Вот почему артисты цирка, когда сидят на местах, всегда аплодируют друг другу, даже если они враги.
То, что трудно в театре, чему мешает рампа и темнота в зрительном зале, артисту цирка дается легко. Мне приходилось наблюдать на благотворительных спектаклях артистов театра на манеже, я видел, как они смущались и не знали, как себя держать. В театре нет привычной близости к публике, к которой привык артист цирка.
Если же цирковой артист попадает на сцену, то теряется он. В зрительном зале темно, публики он не видит, ему не для кого играть и он просит: «Дайте свет в зал!»

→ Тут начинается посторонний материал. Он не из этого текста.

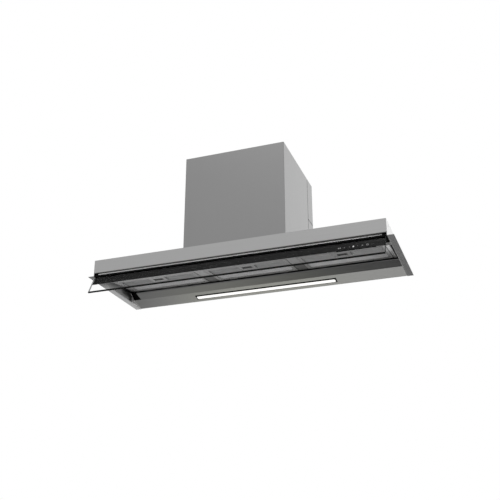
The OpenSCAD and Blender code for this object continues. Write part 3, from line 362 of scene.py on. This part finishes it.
# Top, back and inner sheets, in zinc-coated steel
# The sheets that a cabinet hides are hot-dip galvanised and riveted to the stainless ones. The zinc
# froze in pale and dark crystals, each with its own grey and its own dulling.
ZINC = (0.46, 0.47, 0.48)
zinc = Finish("zinc_coat", ZINC, Metallic=0.9)
crystals = zinc.node("ShaderNodeTexVoronoi", {"feature": "F1"},
                     {"Vector": zinc.place((90, 90, 90)), "Scale": 1.0}, "Color")
crystal = zinc.node("ShaderNodeSeparateColor", {}, {0: crystals})
cloud = zinc.noise((7, 7, 7))
zinc.put("Base Color", zinc.mix(crystal * 0.6 + cloud * 0.4, shade(ZINC, 0.82), shade(ZINC, 1.14)))
zinc.put("Roughness", 0.38 + crystal * 0.16)
zinc.dress("top_plate", "back_panel", "housing_top_plate", "scroll_wrap", "left_scroll_cheek",
           "right_scroll_cheek", "motor_bracket", "front_flap", "rear_flap")


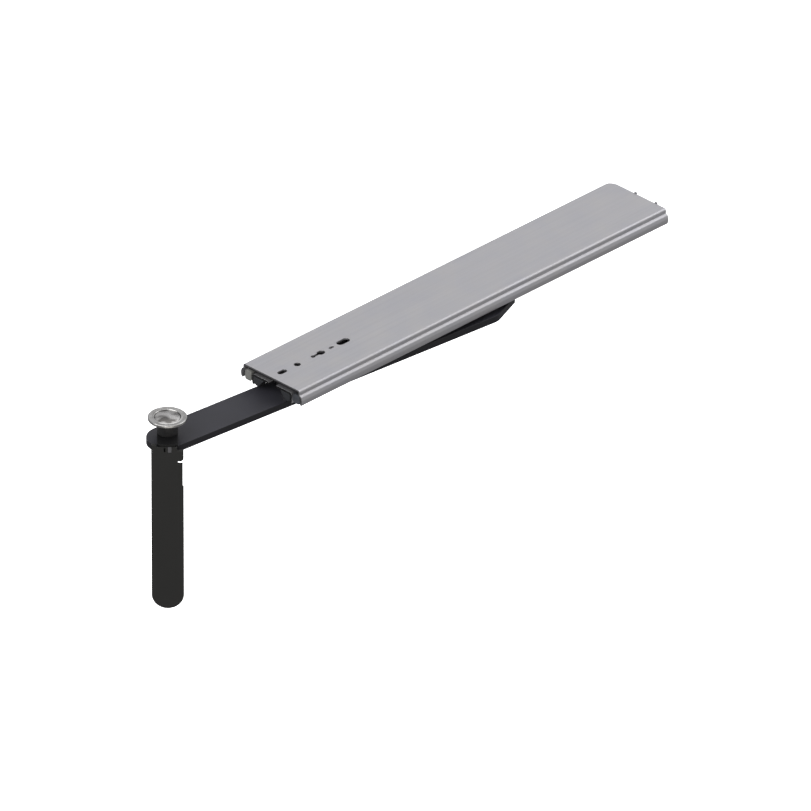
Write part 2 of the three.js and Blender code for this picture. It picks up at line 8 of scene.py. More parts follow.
import bmesh
import bpy
from mathutils import Matrix, Vector
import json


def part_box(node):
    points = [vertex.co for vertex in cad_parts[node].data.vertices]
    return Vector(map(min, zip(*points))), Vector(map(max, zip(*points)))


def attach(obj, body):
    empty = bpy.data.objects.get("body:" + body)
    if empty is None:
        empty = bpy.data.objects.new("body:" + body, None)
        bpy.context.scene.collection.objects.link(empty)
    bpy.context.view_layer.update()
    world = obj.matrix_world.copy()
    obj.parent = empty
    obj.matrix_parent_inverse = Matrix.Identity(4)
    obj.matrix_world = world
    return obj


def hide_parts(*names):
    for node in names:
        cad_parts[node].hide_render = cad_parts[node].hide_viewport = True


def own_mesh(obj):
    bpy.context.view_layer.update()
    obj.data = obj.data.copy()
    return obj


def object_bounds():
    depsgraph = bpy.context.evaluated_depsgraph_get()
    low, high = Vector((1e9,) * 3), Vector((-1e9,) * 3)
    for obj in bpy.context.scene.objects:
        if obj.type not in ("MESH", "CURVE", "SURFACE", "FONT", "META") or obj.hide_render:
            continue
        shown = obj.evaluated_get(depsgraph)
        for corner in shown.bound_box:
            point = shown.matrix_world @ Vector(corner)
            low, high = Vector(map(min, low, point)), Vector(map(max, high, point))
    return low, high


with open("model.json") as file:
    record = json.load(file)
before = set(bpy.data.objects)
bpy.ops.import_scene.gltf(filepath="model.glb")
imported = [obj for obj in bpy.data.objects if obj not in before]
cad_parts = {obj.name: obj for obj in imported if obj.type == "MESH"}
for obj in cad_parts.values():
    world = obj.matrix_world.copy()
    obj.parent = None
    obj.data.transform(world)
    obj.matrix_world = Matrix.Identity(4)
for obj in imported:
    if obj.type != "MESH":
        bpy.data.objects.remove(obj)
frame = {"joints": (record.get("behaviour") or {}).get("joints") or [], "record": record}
CAD_LOW, CAD_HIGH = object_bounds()
MM = 0.001

# ---------- Camera ----------

VIEW_AZIMUTH = math.radians(45)
VIEW_ELEVATION = math.radians(30)
LENS = 1500
SENSOR = 36
VIEW_WIDTH = 0.713316  # how much of the scene the picture spans
AIM_FROM_MOUNT = Vector((26.69, -88.99, -74.8)) * MM  # where the camera aims, from the cabinet face's middle

mounts = {mount["name"]: mount for mount in frame["record"]["mounts"]}
cabinet_face = Vector(mounts["cabinet_face"]["pos_m"])

centre = (CAD_LOW + CAD_HIGH) / 2
away = Vector(
    (
        math.sin(VIEW_AZIMUTH) * math.cos(VIEW_ELEVATION),
        -math.cos(VIEW_AZIMUTH) * math.cos(VIEW_ELEVATION),
        math.sin(VIEW_ELEVATION),
    )
)
camera = bpy.data.objects.new("camera", bpy.data.cameras.new("camera"))
camera.data.lens = LENS
camera.data.sensor_width = SENSOR
distance = VIEW_WIDTH * LENS / SENSOR
camera.location = cabinet_face + AIM_FROM_MOUNT + away * distance
camera.rotation_mode = "QUATERNION"
camera.rotation_quaternion = away.to_track_quat("Z", "Y")
camera.data.clip_start = 1.0
camera.data.clip_end = distance * 2
bpy.context.scene.collection.objects.link(camera)
bpy.context.scene.camera = camera
bpy.context.scene.view_settings.view_transform = "Standard"

# ---------- Mesh helpers ----------

FINE_STEP = math.pi / 24  # the arc between two points of a rounded corner
ROUND, SMALL_ROUND, CAP_ROUND = 96, 48, 128  # sides of round pieces
TINY = 0.01  # keeps round ends from closing on themselves and cuts from just touching
PAST = 1  # how far a cutting solid reaches past what it cuts


def rounded(corners, closed=True, step=FINE_STEP):
    """Rounds the corners of an outline. Each corner is (x, y) or (x, y, radius)."""
    points = []
    count = len(corners)
    for i, (x, y, *rest) in enumerate(corners):
        corner = Vector((x, y))
        radius = rest[0] if rest else 0
        if radius == 0 or (not closed and i in (0, count - 1)):
            points.append(corner)
            continue
        before = (Vector(corners[i - 1][:2]) - corner).normalized()
        after = (Vector(corners[(i + 1) % count][:2]) - corner).normalized()
        half = before.angle(after) / 2
        middle = corner + (before + after).normalized() * (radius / math.sin(half))
        start = corner + before * (radius / math.tan(half)) - middle
        end = corner + after * (radius / math.tan(half)) - middle
        sweep = math.atan2(start.cross(end), start.dot(end))
        steps = max(3, math.ceil(abs(sweep) / step))
        for k in range(steps + 1):
            turn = Matrix.Rotation(sweep * k / steps, 2)
            points.append(middle + turn @ start)
    return points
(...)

Аплодисменты в любой момент выступления для артиста цирка необычайно важны, они подстегивают его. Я знаю такой случай. В Гамбурге в одно варьете были приглашены акробаты цирка. Агент, их устраивавший, очень хотел их посмотреть, но ему нужно было уехать с вечерним поездом. Он уговорил дирекцию поставить акробатов первым номером, но не говорить им о том, что в варьете на первых номерах публики почти никогда не бывает. Акробаты вышли работать и попросили дать свет в зрительный зал. Им отказали. Когда они закончили свой номер, они услышали гром аплодисментов.
— Дайте свет, — требовали акробаты у помощника режиссера. Им хотелось увидеть публику.
Помощник режиссера засмеялся и сказал: «Посмотрите сюда».
Акробаты заглянули в глазок занавеса и увидели, что зрительный зал пуст. Кое-где виднелись только официанты, да в первом ряду сидел агент.
— Кто же аплодировал? — недоуменно спросили они,
— У нас в занавес внизу вшиты деревянные тарелки, когда занавес сдвигают, они хлопают, и хлопанье их похоже на аплодисменты.
Крутиков был человек со странностями. О нем ходило много рассказов. Два раза он получал большие наследства и много денег потратил на цирк, причем тратил по-коммерчески, извлекая из этого выгоду. Был он то, что в те времена называлось «барин-самодур», и от его самодурства и причуд терпели артисты. Например, достаточно было артисту выйти на арену в черном трико, — и он через две недели получал расчет.
Сам Крутиков работал с группой дрессированных лошадей. Он первый в России показал дрессировку без хлыста. Для репетиций у него был за городом манеж и конюшни, и он занимался дрессировкой там, так как не любил, чтобы присутствовали на его репетициях. Лошадей он любил больше, чем людей, и им у него жилось лучше, чем артистам.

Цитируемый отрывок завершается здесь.